Dari dahulu banyak yang menyangkut pautkan antara sepak bola dengan politik, terutama sepak bola indonesia yang selalu di kait-kaitkan dengan para pelaku politik. sehingga kita sering mendengar club warna ini adalah milik anggota partai ini, club warna itu pengurusnya adalah fungsionaris partai itu, dan seterusnya. biarlah itu menjadi urusan mereka karena memang sulit untuk memisahkan dunia olah raga terutama sepak bola indonesia dari politik.
sekarang bagaimana kalau kita balik, politik di sangkut pautkan dengan sepakbola. apalagi sekarang sudah di mulainya kampanye terbuka menjelang pileg edisi 2014 bulan april yang tinggal menghitung hari. bagaimana? meski saya bukan pengamat politik ataupun fans panatik club bola, tapi saya ingin mencoba menganalogikan politik seperti pertandingan sepakbola.
Politik seperti pertandingan sepak bola, dimana semua pemainnya saling berebut bola yang setelah di dapat akan di oper-oper ke sesama rekan setimnya, begitupun partai politik saling berebut kekuasaan dan setelah itu mereka dapatkan maka mereka akan membagi-bagikan kekuasaan tersebut kepada orang terdekat dan rekan separtai mereka.
Dalam sepak bola kita mengenal pemain-pemain binaan yang sukses di klubnya atau pemain-pemain yang di transfer dari klub lain untuk memperkuat skuad mereka, dalam politik juga kita telah melihat begitu banyak kader-kader binaan yang sukses bersama partainya namun ada juga kader partai yang pindah keanggotaan ke partai lain atau dengan kata lain sering di sebut sebagai kutu loncat.
Menonton sebuah pertandingan bola tentu akan ada kita jumpai adanya tekel yang di lakukan untuk menjegal pemain lawan entah itu tekel bersih maupun tekel yang membahayakan. ternyata hal itupun di anut oleh partai politik, mereka dengan berbagai cara berusahan menjatuhkan partai lain entah dengan terang-terangan maupun secara sembunyi-sembunyi.

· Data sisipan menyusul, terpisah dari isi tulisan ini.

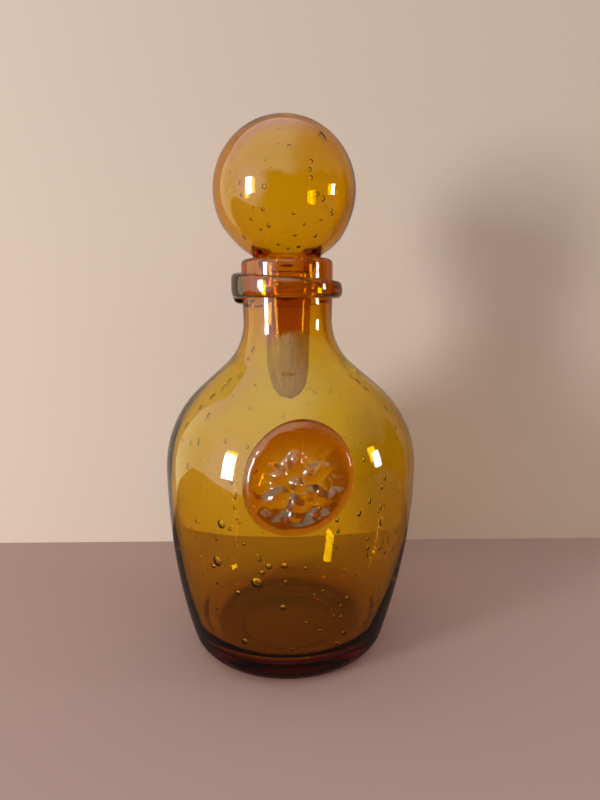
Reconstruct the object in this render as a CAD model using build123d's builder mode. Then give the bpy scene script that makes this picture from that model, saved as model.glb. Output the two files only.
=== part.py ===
"""Genie bottle: a blown decanter with an applied neck ring, an applied seal and a ball stopper.

Millimetres. The origin is the centre of the foot, +Z goes up the axis, and the seal faces -Y.
"""

from build123d import *
from math import acos, asin, atan2, cos, degrees, pi, radians, sin, sqrt, tan
import os

# Blown body, outside: a long side arc up to the belly, a shoulder arc, a cone, and a straight neck
belly_r = 62.6
belly_z = 94.5
side_radius = 304.0
shoulder_radius = 52.0
shoulder_turn = 49.0
neck_r = 21.4
neck_root_radius = 28.6
heel_radius = 11.8

# Mouth
lip_r = 22.3
lip_bottom_z = 186.0
mouth_z = 196.0
lip_outer_round = 2.6
lip_inner_round = 2.4

# Glass thickness and bore: the hollow sits a little higher than the outside's shape
body_wall = 3.2
hollow_lift = 1.4
inner_side_radius = 262.0
floor_thickness = 9.0
inner_heel_radius = 16.0
neck_bore_r = 18.4
bore_r = 15.2

# Kick-up under the base, inside the flat ring that the bottle rests on
foot_width = 10.8
punt_depth = 2.0
punt_edge_round = 3.0

# Neck ring: a trail laid round the neck as one falling turn and a bit, tapering from start to tail
ring_top_z = 184.0
ring_fall = 5.8
ring_start_angle = 160.0
ring_turn = 395.0
ring_start_height = 13.2
ring_tail_height = 7.6
ring_height_power = 3
ring_start_stand = 5.6
ring_tail_stand = 4.6
ring_start_corner_share = 0.27
ring_tail_corner_share = 0.45
ring_end_share = 0.4
ring_end_turn = 16.0
ring_steps = 15

# Seal: a stamped gather on the front of the body
seal_r = 23.0
seal_x = 5.6
seal_z = 104.7
seal_outline_shares = (1.0, 1.02, 1.02, 0.95, 0.99, 1.08, 0.985, 0.945)
seal_rim_stand = 5.4
seal_floor_stand = 2.4
seal_rim_round = 2.2
stamp_width = 35.7
stamp_height = 33.0
stamp_left = 1.1
stamp_drop = 2.2
petal_count = 6
petal_length = 12.0
petal_width = 7.6
petal_sink = 1.6
petal_orbit = 8.6
flower_eye_r = 3.6

# Ball stopper: under the ball a steep cone, its seat on the mouth, narrows to a tapered peg
ball_r = 34.0
ball_wall = 4.2
seat_slope = 60.0
seat_top_r = 17.0
seat_crease_radius = 1.6
seat_clearance = 0.25
peg_top_r = 12.2
peg_shoulder_round = 5.0
peg_low_r = 10.0
peg_taper_length = 46.9
peg_flank_radius = 28.0
peg_flank_turn = 24.0
peg_wall = 3.6
peg_hollow_length = 4.0
hollow_shoulder_round = 8.0

# How far a cutting solid runs past what it cuts
overrun = 5.0


def blown_section(skin, lift, side_arc, bottom_z, neck_radius, mouth_radius, root_radius, low_radius):
    """Half section of the blown form, standing a given skin outside its outer face."""
    belly = (belly_r + skin, belly_z + lift)
    side_turn = degrees(asin((belly_z + lift - bottom_z) / side_arc))
    with BuildSketch(Plane.XZ) as section:
        with BuildLine():
            side = JernArc(belly, (0, -1), side_arc, -side_turn)
            shoulder = JernArc(belly, (0, 1), shoulder_radius + skin, shoulder_turn)
            top = shoulder @ 1
            cone_height = (top.X - neck_radius) / tan(radians(shoulder_turn))
            cone = Line(top, (neck_radius, top.Y + cone_height))
            neck = Line(cone @ 1, (mouth_radius, lip_bottom_z))
            lip = Line(neck @ 1, (mouth_radius, mouth_z))
            Polyline(lip @ 1, (0, mouth_z), (0, bottom_z), side @ 1)
        make_face()
        fillet(section.vertices().sort_by_distance(cone @ 1)[0], root_radius)
        fillet(section.vertices().sort_by_distance(side @ 1)[0], low_radius)
    return section.sketch


def outside(skin):
    """Section of the blown form's outside, or of a shell that stands outside it."""
    return blown_section(
        skin, 0, side_radius + skin, 0, neck_r + skin, lip_r + skin, neck_root_radius - skin, heel_radius + skin
    )


# The foot is flat out to where the heel's round starts, and the kick-up fills what its ring leaves
foot_r = belly_r - side_radius + sqrt((side_radius - heel_radius) ** 2 - (belly_z - heel_radius) ** 2)
punt_r = foot_r - foot_width

# The blown bottle: body, neck and mouth in one piece
with BuildPart() as bottle:
    revolve(outside(0), axis=Axis.Z)
    inside = blown_section(
        -body_wall, hollow_lift, inner_side_radius, floor_thickness,
        neck_bore_r, bore_r, neck_root_radius + body_wall, inner_heel_radius
    )
    revolve(inside, axis=Axis.Z, mode=Mode.SUBTRACT)
    mouth_edges = bottle.edges().filter_by(GeomType.CIRCLE).group_by(Axis.Z)[-1]
    fillet(mouth_edges.sort_by(SortBy.RADIUS)[0], lip_inner_round)
    mouth_edges = bottle.edges().filter_by(GeomType.CIRCLE).group_by(Axis.Z)[-1]
    fillet(mouth_edges.sort_by(SortBy.RADIUS)[-1], lip_outer_round)
    with BuildSketch(Plane.XZ) as punt:
        with BuildLine():
            dome = TangentArc((0, punt_depth), (punt_r, 0), tangent=(1, 0))
            Polyline(dome @ 1, (punt_r, -overrun), (0, -overrun), dome @ 0)
        make_face()
    revolve(punt.sketch, axis=Axis.Z, mode=Mode.SUBTRACT)
    foot_edges = bottle.edges().filter_by(GeomType.CIRCLE).group_by(Axis.Z)[0]
    fillet(foot_edges.sort_by(SortBy.RADIUS)[0], punt_edge_round)
bottle.part.label = "bottle"


def end_share(turn_done):
    """How much of its full size the trail has near its two rounded ends."""
    from_end = min(turn_done, ring_turn - turn_done) / ring_end_turn
    if from_end >= 1:
        return 1
    return ring_end_share + (1 - ring_end_share) * sqrt(1 - (1 - from_end) ** 2)


# The neck ring: rounded bars lofted along the falling turn in two halves, and cut to the neck's face
with BuildPart() as neck_ring:
    ring_orbit = (neck_r + lip_r) / 2
    for half in range(2):
        for i in range(half * ring_steps, (half + 1) * ring_steps + 1):
            share = (1 - cos(pi * i / (2 * ring_steps))) / 2
            angle = radians(ring_start_angle + ring_turn * share)
            size = end_share(ring_turn * share)
            stand = size * (ring_start_stand + (ring_tail_stand - ring_start_stand) * share)
            thinning = (1 - share) ** ring_height_power
            height = size * (ring_tail_height + (ring_start_height - ring_tail_height) * thinning)
            corner_share = ring_start_corner_share + (ring_tail_corner_share - ring_start_corner_share) * share
            centre = (ring_orbit * cos(angle), ring_orbit * sin(angle), ring_top_z - ring_fall * share)
            across = Plane(centre, x_dir=(cos(angle), sin(angle), 0), z_dir=(-sin(angle), cos(angle), 0))
            with BuildSketch(across):
                RectangleRounded(2 * stand, height, corner_share * height)
        loft()
    revolve(outside(0), axis=Axis.Z, mode=Mode.SUBTRACT)
neck_ring.part.label = "neck_ring"


def on_front(x, z, skin):
    """Plane on the body's front at a place, a given skin outside the glass, facing outwards."""
    if z > belly_z:
        slope = asin((z - belly_z) / (shoulder_radius + skin))
        radius = belly_r - shoulder_radius + (shoulder_radius + skin) * cos(slope)
    else:
        slope = asin((z - belly_z) / (side_radius + skin))
        radius = belly_r - side_radius + (side_radius + skin) * cos(slope)
    y = -sqrt(radius ** 2 - x ** 2)
    outward = (x / radius * cos(slope), y / radius * cos(slope), sin(slope))
    return Plane((x, y, z), x_dir=(-y, x, 0), z_dir=outward)


# The seal: a thick pad that follows the body, a stamped recess, and a six-petalled flower in it
with BuildPart() as stamp:
    with BuildSketch(Plane.XZ):
        with Locations((seal_x - stamp_left, seal_z - stamp_drop)):
            Ellipse(stamp_width / 2, stamp_height / 2)
    extrude(amount=belly_r + seal_rim_stand + overrun)
    revolve(outside(seal_floor_stand), axis=Axis.Z, mode=Mode.SUBTRACT)

with BuildPart() as petal:
    with BuildSketch() as half_petal:
        Ellipse(petal_length / 2, petal_width / 2)
        split(bisect_by=Plane.XZ)
    revolve(half_petal.sketch, axis=Axis.X)

with BuildPart() as seal:
    with BuildSketch(Plane.XZ):
        with BuildLine():
            step = 2 * pi / len(seal_outline_shares)
            rim = [
                (seal_x + seal_r * part * cos(i * step), seal_z + seal_r * part * sin(i * step))
                for i, part in enumerate(seal_outline_shares)
            ]
            Spline(rim, periodic=True)
        make_face()
    extrude(amount=belly_r + seal_rim_stand + overrun)
    revolve(outside(seal_rim_stand), axis=Axis.Z, mode=Mode.INTERSECT)
    front_edges = seal.edges().filter_by_position(Axis.Y, -belly_r - seal_rim_stand, -belly_r / 2)
    fillet(front_edges.filter_by(GeomType.BSPLINE), seal_rim_round)
    add(stamp.part, mode=Mode.SUBTRACT)
    stamp_x = seal_x - stamp_left
    stamp_z = seal_z - stamp_drop
    for i in range(petal_count):
        turn = 360 / petal_count * (i + 1 / 2)
        petal_x = stamp_x + petal_orbit * cos(radians(turn))
        petal_z = stamp_z + petal_orbit * sin(radians(turn))
        with Locations(on_front(petal_x, petal_z, seal_floor_stand - petal_sink)):
            add(petal.part, rotation=(0, 0, turn))
    with Locations(on_front(stamp_x, stamp_z, seal_floor_stand - petal_sink)):
        Sphere(flower_eye_r)
    revolve(outside(0), axis=Axis.Z, mode=Mode.SUBTRACT)
seal.part.label = "seal"

# Where the stopper sits: its seat cone rests on the mouth's inner round, and the ball stands on the cone
slope = radians(seat_slope)
seat_gap = lip_inner_round + seat_clearance
seat_r = bore_r + lip_inner_round - seat_gap * sin(slope)
seat_z = mouth_z - lip_inner_round + seat_gap * cos(slope)
seat_top_z = seat_z + (seat_top_r - seat_r) * tan(slope)
ball_z = seat_top_z + sqrt(ball_r ** 2 - seat_top_r ** 2)
ball_end_angle = degrees(asin((seat_top_z - ball_z) / ball_r))
peg_top_z = seat_z - (seat_r - peg_top_r) * tan(slope)
peg_low_z = peg_top_z - peg_taper_length
hollow_r = peg_top_r - peg_wall
hollow_end_z = peg_top_z - peg_hollow_length

# The hollow inside the stopper, sealed all round: a ball that narrows to a stem inside the peg
with BuildPart() as stopper_hollow:
    with BuildSketch(Plane.XZ) as hollow_half:
        with BuildLine():
            inner_ball_r = ball_r - ball_wall
            start = -degrees(acos(hollow_r / inner_ball_r))
            ball = CenterArc((0, ball_z), inner_ball_r, start, 90 - start)
            stem = Line(ball @ 0, (hollow_r, hollow_end_z))
            tip = JernArc(stem @ 1, (0, -1), hollow_r, -90)
            Line(tip @ 1, ball @ 1)
        make_face()
        fillet(hollow_half.vertices().sort_by_distance(ball @ 0)[0], hollow_shoulder_round)
    revolve(axis=Axis.Z)

# The stopper: a blown ball, its seat cone, and a long tapered peg that rounds to a blunt nose
with BuildPart() as stopper:
    with BuildSketch(Plane.XZ) as stopper_half:
        with BuildLine():
            ball = CenterArc((0, ball_z), ball_r, ball_end_angle, 90 - ball_end_angle)
            cone = Line(ball @ 0, (peg_top_r, peg_top_z))
            peg = Line(cone @ 1, (peg_low_r, peg_low_z))
            flank = JernArc(peg @ 1, peg % 1, peg_flank_radius, -peg_flank_turn)
            lean = atan2(-(flank % 1).X, -(flank % 1).Y)
            nose = JernArc(flank @ 1, flank % 1, (flank @ 1).X / cos(lean), degrees(lean) - 90)
            Line(nose @ 1, ball @ 1)
        make_face()
        fillet(stopper_half.vertices().sort_by_distance(cone @ 1)[0], peg_shoulder_round)
        fillet(stopper_half.vertices().sort_by_distance(cone @ 0)[0], seat_crease_radius)
    revolve(axis=Axis.Z)
    add(stopper_hollow.part, mode=Mode.SUBTRACT)
stopper.part.label = "stopper"

os.makedirs("parts", exist_ok=True)
for piece in (bottle, neck_ring, seal, stopper):
    export_step(piece.part, f"parts/{piece.part.label}.step")
    print(piece.part.label, piece.part.is_valid, piece.part.volume, len(piece.part.solids()))
print("stopper from", (nose @ 1).Y, "to", ball_z + ball_r)
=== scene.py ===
"""Genie bottle: blown amber glass full of seed bubbles, with a neck ring, a seal and a ball stopper.

Metres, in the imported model's frame: the foot's centre is the origin, +Z is up, and the seal faces -Y.
"""

import math
import random

import bpy
from bpy.props import FloatProperty, FloatVectorProperty, IntProperty, PointerProperty
from mathutils import Euler, Matrix, Vector, noise
from mathutils.bvhtree import BVHTree


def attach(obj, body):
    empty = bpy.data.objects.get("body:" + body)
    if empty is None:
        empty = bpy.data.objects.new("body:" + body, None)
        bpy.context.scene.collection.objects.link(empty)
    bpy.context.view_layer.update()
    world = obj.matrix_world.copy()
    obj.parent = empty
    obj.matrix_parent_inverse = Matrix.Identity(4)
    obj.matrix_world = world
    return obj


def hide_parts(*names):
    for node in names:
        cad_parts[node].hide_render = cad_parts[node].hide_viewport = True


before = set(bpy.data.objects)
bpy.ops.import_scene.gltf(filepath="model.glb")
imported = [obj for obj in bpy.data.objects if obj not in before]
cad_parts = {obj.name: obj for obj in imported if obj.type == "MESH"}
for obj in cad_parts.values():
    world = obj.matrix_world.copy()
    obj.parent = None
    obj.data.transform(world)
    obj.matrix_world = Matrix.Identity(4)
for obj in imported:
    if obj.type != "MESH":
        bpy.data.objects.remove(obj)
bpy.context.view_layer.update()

bl_info = {
    "name": "Genie bottle",
    "version": (1, 0, 0),
    "blender": (4, 5, 0),
    "location": "View3D > Sidebar > Bottle",
    "description": "Builds a blown amber decanter with its neck ring, seal and ball stopper",
    "category": "Add Mesh",
}

MM = 0.001

# The photograph's frame in pixels, and the camera's sensor in millimetres
PHOTO_WIDTH = 600
PHOTO_HEIGHT = 800
SENSOR_WIDTH = 36.0

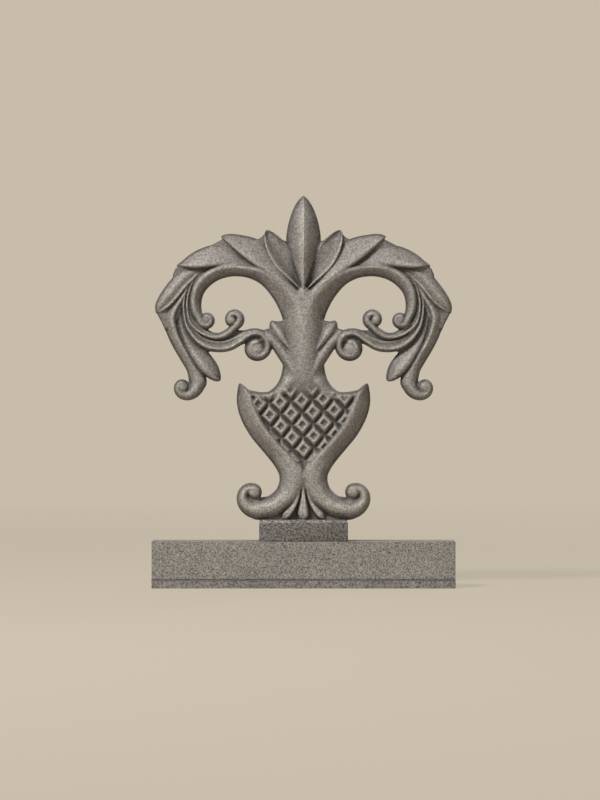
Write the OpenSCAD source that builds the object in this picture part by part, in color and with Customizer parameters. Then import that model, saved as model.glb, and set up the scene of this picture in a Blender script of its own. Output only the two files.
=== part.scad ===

Bila partai politik sama seperti klub sepakbola, dan mungkin masih banyak lagi kesamaan lain yang belum terangkum disini, lalu dimana posisi rakyat?
Rakyat sendiri tidak ubahnya seperti supporter sebuah klub, mereka berteriak-teriak meemberikan yel-yel dukungan kepada klubnya, mereka saling hujat-menghujat terhadap klub lain hingga yang paling ekstreem yaitu terlibat kerusuhan dengan supporter pendukung klub rival padahal mereka hanya akan mendapat euforianya saja dari hingar bingar pertandingan sepak bola.
Dan ketika pertandingan telah berakhir maka hanya akan meninggalkan permusuhan yang telah tertanam akibat terlalu panatiknya mereka, dan sekali lagi rakyat hanya akan mendapatkan euforianya saja karena yang sesungguhnya menikmati piala dan hadiahnya adalah club (partai) dan para manajemennya.
Akhir tulisan ini saya ucapkan selamat menikmati pertandingan liga politik 2014/2019, siapapun nanti yang akan menjadi kampiun pesan saya tetaplah jadi supporter yang santun dan jaga kesatuan rakyat Indonesia.